Tablets are perfect devices for information consumption. You need a real PC (laptop or desktop) to get real work done.
This is why management love to tote about their tablets.
Deleted.
Quite frankly, I would never purchase a tablet or a laptop for a companies workstation. If an employee needed to do some work out of the office, I’d give them a cheap laptop with remote access into their work and personal drives for document access.
I’ve tried doing work on just about every mainstream device you can think of, but I’m vastly more productive on a proper PC. Even laptops slow me down. Tablets are a joke, they may appear in small numbers in some companies with staff that mostly respond to emails and such, but I’ve never seen anyone be actually productive with one.

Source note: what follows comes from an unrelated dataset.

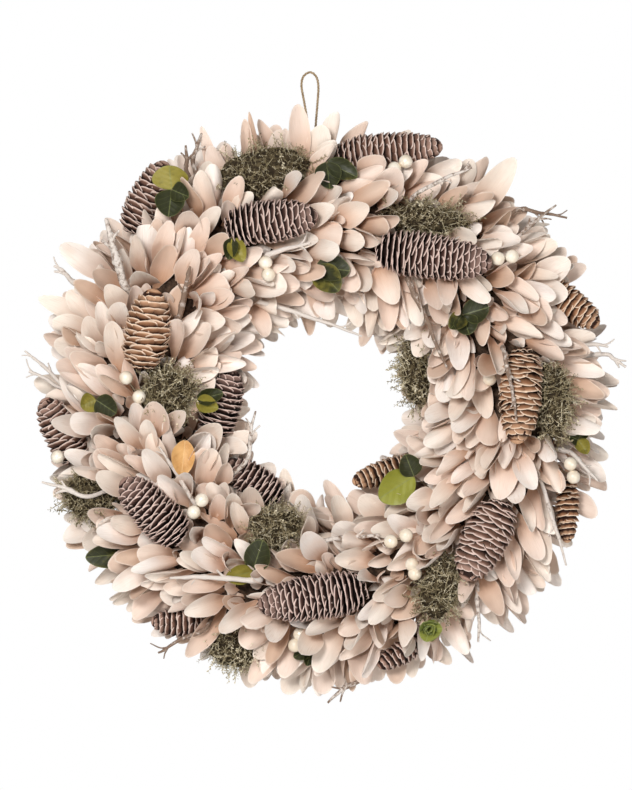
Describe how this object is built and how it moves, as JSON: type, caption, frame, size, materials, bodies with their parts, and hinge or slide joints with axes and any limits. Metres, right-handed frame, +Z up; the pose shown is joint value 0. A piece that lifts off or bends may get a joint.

I’ve also not seen a Surface in use though, so it may be different.
I am currently equipping 100 staff with either a Surface Pro 2 or Dell Venue 11 Pro at the beginning of 2014, to replace their current desktop PC and tablet (iPad). Will have a docking station connected to a full size keyboard, mouse and monitor (two monitors for anyone important, three for me) at both their desk and any of the hotdesk / variable rooms. Staff are also free to take the devices home and utilise them as their home computer, with remote access to work provided.
In my environment, I think this is really the way things should go.
I still rely on hp for purchases. They are still making notebooks, even ultrabooks with a docking station port. I am using dual monitors at work.
But thinking of future, I would not mind a form factor and an OS that would allow me to bring my own storage with my environment to any workplace that happens to have a proper monitors, keyboards and mouse. Eventually everything will be written on a smartcard that you take with you wherever you go. A world full of “mindless” PCs with empty SC slots? Count me in.
A horror for MS licensing model, however.
Gartner keep pushing this BYOD shenanigans from the US – it will not work here.